Envision Schools, the Oakland-based organization managing two charter schools in San Francisco, including Metro, wrote a letter to Superintendent Carlos Garcia on Oct. 15 requesting to move Metro to another facility, citing lack of natural light in its classrooms, lack of offices and spaces for administration, inadequate science labs, and lack of an identifiable school front entrance. Metro is protected under Proposition 39, a law voters approved in 2000 mandating that school districts must accommodate charter schools with facilities comparable to those used by other students.

Wynns said part of the problem is that Prop. 39 gives charter schools too much power. “The regulations are all biased in favor of the charter schools, and the charter schools rights are paramount,” Wynns told us. “We had Metro in a facility that, in my opinion, was more Prop. 39 compliant than the facility they will be going to now. And now we are going to crowd them in a middle school.”

Board members who criticize the deal say that the district didn’t follow district policy in this case. Wynns said that while some members of the board were under the impression that Metro was staying at Burton or that Horace Mann was only a consideration, district officials had already made the decision that Metro was moving to Horace Mann without notifying the board — a violation of board policy.

In an April 1 memo, the district finalized the offer for Horace Mann and then took the offer back and offered the Burton site in an April 30 memo. Metro lawyer Paul Minney responded in a May 11 memo, demanding co-location at Horace Mann and threatening legal action. The district responded by reinstating its initial offer of Horace Mann in a May 28 memo.

“Districts have a legal obligation to provide all charter schools with appropriate space to run a quality educational program. Consideration has to be given to determine if a designated school site is able to share facilities without having a significant impact on either school’s day to day operations,” district spokesperson Gentle Blythe told the Guardian. “In the case of Mann and Metro, the decision to co-locate was a matter of pending litigation and the ideal process was usurped by legal constraints.”

Board member Rachel Norton said that much of the miscommunication was the result of informal conversations between Envision Schools CEO Bob Lenz, Superintendent Garcia, and Horace Mann Principal Mark Sanchez about the impending move. In an e-mail dated March 11, Lenz contacted Garcia about their upcoming March 17 meeting and stated that Sanchez thought a partnership between Metro and Horace Mann would be “revolutionary.” According to board policy, negotiations are made between Director of Charter Schools Mary Richards and the head of the affected charter school. Although these informal conversations aren’t a violation of board policy, Norton said that these conversations created miscommunication.

Lenz wouldn’t comment on Norton’s remarks, but said, “It’s most important to look at how the district and Envision Schools could be good partners together.

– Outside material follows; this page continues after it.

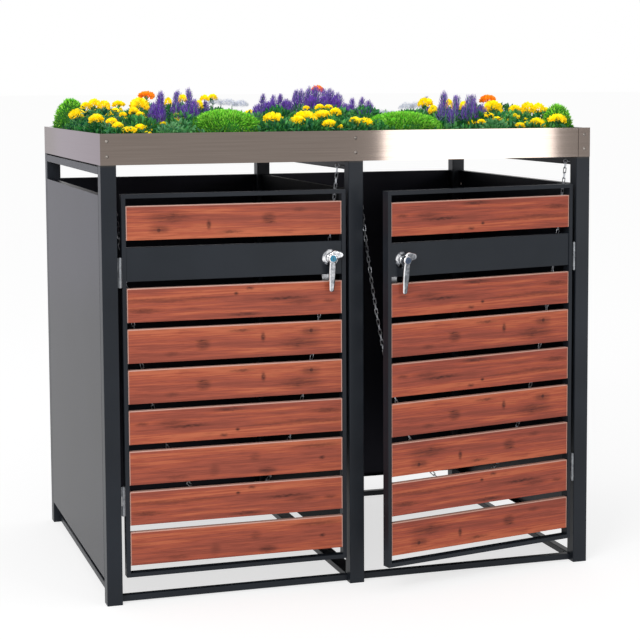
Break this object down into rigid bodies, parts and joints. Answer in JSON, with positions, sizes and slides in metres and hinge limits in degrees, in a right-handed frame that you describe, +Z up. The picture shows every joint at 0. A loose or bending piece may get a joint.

Rather than look back, we look forward to participating in a transparent process with the district going forward with the Prop. 39 process.”

According to Horace Mann teachers, Garcia and Sanchez claimed they were not aware that they had agreed to a final, binding offer, although correspondences suggested otherwise. E-mails dated March 30 included final offer copies of facilities for Metro to Garcia and Sanchez, who did not return our calls seeking comment by press time.

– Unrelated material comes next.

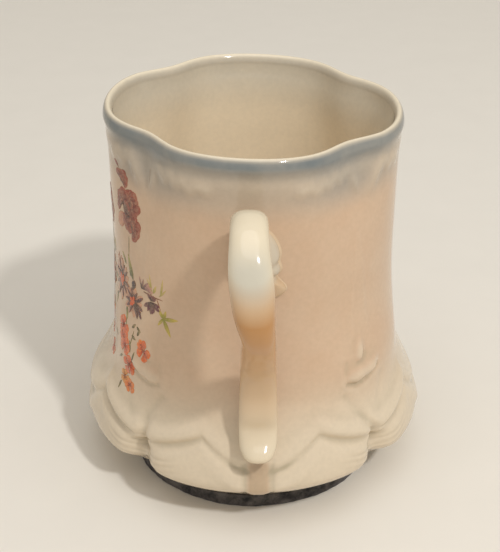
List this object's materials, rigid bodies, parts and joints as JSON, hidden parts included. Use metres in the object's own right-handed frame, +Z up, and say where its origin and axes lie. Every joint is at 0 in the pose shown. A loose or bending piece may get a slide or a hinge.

“I’m not quite sure who knew what, when,” Norton said. “I think it’s pretty clear that people were notified about the final offer that went out. Whether or not they saw that notification is another question. I’m certainly not accusing anyone of lying, but I think that there were just two levels of understanding because it wasn’t a clear process.”

“Its hard to believe that as previous president of the school board, Mark [Sanchez] did not know that this was a final offer,” a Horace Mann teacher said. “This has put a huge strain on the relationship with the staff and the principal.”

Despite tensions within Horace Mann staff, newly appointed Metro Principal Nick Kappelhof said he’s looking forward to the next school year. “I view this as an opportunity to partner in ways that’s not common in other co-locations,” Kappelhof told us. “Our philosophies are aligned and we’re excited to learn from them. I see it as a rich opportunity between staff and a great community.”

Metro has a one-year lease with Horace Mann and will occupy eight classrooms in the sixth-grade annex building and five rooms in the main building. Although many parents have fears about these middle school and high school students interacting, staff members at Horace Mann and Metro plan on organizing different bell schedules and designating separate areas for the two groups.

As the school year draws nearer, Horace Mann staff hopes for ways to get past this messy situation. “I hope Envision doesn’t feel the need to retaliate against the public school system, and that they think twice before they threaten a lawsuit because it’s easy and it’s the first thing they go to,” a Horace Mann teacher told us. “I hope there are lessons learned on both sides about how to do this successfully in the future. I think it can be a positive experience — co-location doesn’t have to be hard.”

But Wynns and Norton fear Metro will pressure the district to let the charter school remain at the site, whether or not students and parents there now think it’s a good fit. “I will be very surprised if their Prop. 39 request [for facilities following this school year] will not say Horace Mann — and I believe [it] will,” Wynns said of Metro.

“I want us to do everything in our power to protect ourselves against that happening [Metro extending its stay at Horace Mann],” Norton said. “I don’t know precisely what that would be, but I think we have to take steps to make it clear that the site is unavailable for them next year.”

With an uncertain future, Horace Mann will open its doors to Metro this month, becoming either another example of a growing partnership or another public facility fallen prey to charter school takeover, depending on one’s perspective.